— BEGIN Listing —

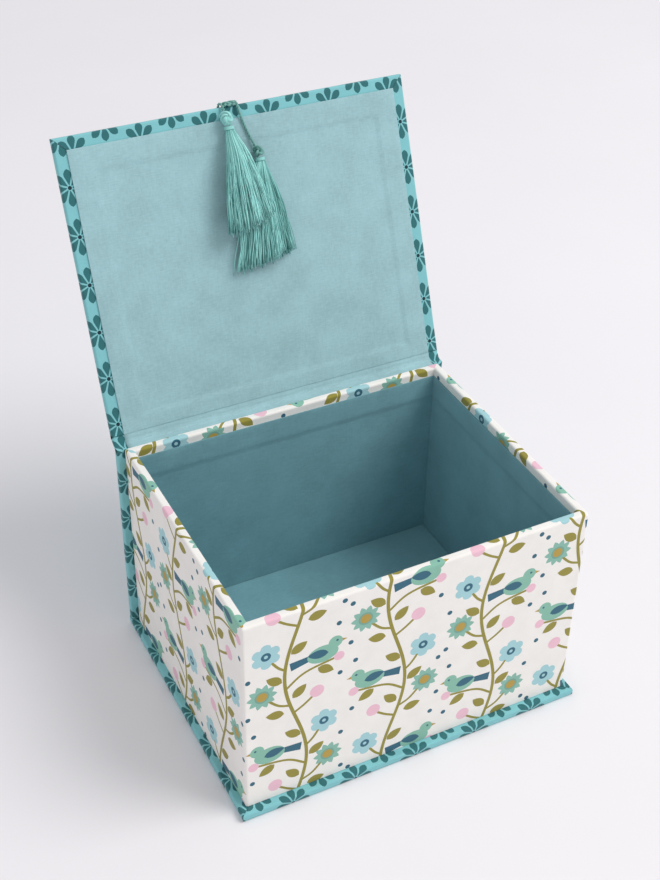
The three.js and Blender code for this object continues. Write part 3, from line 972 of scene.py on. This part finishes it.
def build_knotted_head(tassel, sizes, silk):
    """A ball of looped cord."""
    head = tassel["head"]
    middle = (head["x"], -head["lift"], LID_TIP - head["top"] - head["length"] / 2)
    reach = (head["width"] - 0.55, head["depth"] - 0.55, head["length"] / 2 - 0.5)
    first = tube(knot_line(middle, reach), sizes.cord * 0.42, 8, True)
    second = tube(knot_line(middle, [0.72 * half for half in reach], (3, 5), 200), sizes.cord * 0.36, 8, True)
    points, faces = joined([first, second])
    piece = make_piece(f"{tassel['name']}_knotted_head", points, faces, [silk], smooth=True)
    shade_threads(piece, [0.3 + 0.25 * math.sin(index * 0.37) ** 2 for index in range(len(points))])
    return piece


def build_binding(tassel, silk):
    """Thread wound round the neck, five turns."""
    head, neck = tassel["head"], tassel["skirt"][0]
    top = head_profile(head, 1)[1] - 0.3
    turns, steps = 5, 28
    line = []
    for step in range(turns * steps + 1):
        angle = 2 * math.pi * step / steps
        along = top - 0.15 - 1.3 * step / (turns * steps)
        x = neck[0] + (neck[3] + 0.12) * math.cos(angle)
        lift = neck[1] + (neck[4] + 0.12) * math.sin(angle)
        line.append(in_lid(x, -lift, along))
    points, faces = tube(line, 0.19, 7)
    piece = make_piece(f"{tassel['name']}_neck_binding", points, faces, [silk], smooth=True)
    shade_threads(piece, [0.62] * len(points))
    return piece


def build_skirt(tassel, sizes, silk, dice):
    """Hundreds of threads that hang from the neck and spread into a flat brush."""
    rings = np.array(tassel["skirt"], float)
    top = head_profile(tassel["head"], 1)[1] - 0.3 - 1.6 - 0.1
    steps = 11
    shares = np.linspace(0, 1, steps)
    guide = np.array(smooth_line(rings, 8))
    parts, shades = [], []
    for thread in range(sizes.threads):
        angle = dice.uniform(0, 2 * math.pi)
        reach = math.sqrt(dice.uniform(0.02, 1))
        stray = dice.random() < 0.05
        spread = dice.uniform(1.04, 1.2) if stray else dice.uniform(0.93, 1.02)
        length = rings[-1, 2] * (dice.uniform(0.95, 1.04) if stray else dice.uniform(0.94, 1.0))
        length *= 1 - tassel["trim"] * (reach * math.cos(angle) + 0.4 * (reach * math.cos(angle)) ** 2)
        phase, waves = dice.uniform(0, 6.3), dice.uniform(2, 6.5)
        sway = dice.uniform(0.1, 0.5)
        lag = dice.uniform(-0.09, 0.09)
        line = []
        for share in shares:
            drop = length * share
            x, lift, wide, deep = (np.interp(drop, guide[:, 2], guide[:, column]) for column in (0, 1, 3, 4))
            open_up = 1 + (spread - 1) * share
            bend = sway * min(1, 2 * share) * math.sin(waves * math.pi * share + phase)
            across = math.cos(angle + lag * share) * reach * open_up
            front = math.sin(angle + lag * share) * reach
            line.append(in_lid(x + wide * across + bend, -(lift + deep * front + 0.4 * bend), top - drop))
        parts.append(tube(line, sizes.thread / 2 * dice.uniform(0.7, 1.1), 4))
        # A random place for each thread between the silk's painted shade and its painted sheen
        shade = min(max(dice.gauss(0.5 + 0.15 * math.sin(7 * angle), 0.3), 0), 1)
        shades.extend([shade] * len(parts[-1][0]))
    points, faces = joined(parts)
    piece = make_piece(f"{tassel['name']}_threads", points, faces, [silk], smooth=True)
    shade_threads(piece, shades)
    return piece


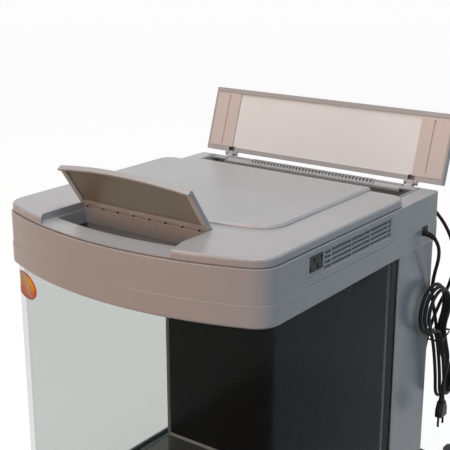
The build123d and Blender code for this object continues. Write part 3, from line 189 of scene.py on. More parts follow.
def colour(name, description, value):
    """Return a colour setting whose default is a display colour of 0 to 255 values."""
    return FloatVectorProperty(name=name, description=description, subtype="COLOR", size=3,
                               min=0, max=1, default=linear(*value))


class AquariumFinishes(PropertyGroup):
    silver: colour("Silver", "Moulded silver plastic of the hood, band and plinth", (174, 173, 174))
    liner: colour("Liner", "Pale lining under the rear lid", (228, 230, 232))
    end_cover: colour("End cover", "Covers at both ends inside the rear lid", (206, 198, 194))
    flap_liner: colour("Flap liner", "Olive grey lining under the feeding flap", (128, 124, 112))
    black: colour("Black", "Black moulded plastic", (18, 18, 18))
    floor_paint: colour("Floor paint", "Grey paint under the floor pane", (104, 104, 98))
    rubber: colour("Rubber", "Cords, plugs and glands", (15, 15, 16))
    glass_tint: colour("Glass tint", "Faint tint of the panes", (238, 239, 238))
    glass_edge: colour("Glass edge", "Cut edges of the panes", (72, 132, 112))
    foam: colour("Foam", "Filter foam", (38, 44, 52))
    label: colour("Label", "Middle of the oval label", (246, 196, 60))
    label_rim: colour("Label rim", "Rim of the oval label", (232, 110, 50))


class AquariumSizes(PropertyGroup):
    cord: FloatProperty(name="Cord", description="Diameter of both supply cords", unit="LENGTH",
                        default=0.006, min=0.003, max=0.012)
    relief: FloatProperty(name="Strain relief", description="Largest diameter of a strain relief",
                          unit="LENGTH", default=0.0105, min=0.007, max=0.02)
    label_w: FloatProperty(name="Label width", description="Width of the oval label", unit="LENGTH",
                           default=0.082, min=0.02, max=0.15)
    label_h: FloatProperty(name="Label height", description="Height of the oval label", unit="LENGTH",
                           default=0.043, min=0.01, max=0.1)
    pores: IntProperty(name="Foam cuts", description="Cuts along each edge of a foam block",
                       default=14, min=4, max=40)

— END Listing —

Work instructions: Using the data above, reproduce exactly the lines from the line that contains "The build123d and" through the line that contains "(232, 110, 50))", including both.

Output of the exercise:
The build123d and Blender code for this object continues. Write part 3, from line 189 of scene.py on. More parts follow.
def colour(name, description, value):
    """Return a colour setting whose default is a display colour of 0 to 255 values."""
    return FloatVectorProperty(name=name, description=description, subtype="COLOR", size=3,
                               min=0, max=1, default=linear(*value))


class AquariumFinishes(PropertyGroup):
    silver: colour("Silver", "Moulded silver plastic of the hood, band and plinth", (174, 173, 174))
    liner: colour("Liner", "Pale lining under the rear lid", (228, 230, 232))
    end_cover: colour("End cover", "Covers at both ends inside the rear lid", (206, 198, 194))
    flap_liner: colour("Flap liner", "Olive grey lining under the feeding flap", (128, 124, 112))
    black: colour("Black", "Black moulded plastic", (18, 18, 18))
    floor_paint: colour("Floor paint", "Grey paint under the floor pane", (104, 104, 98))
    rubber: colour("Rubber", "Cords, plugs and glands", (15, 15, 16))
    glass_tint: colour("Glass tint", "Faint tint of the panes", (238, 239, 238))
    glass_edge: colour("Glass edge", "Cut edges of the panes", (72, 132, 112))
    foam: colour("Foam", "Filter foam", (38, 44, 52))
    label: colour("Label", "Middle of the oval label", (246, 196, 60))
    label_rim: colour("Label rim", "Rim of the oval label", (232, 110, 50))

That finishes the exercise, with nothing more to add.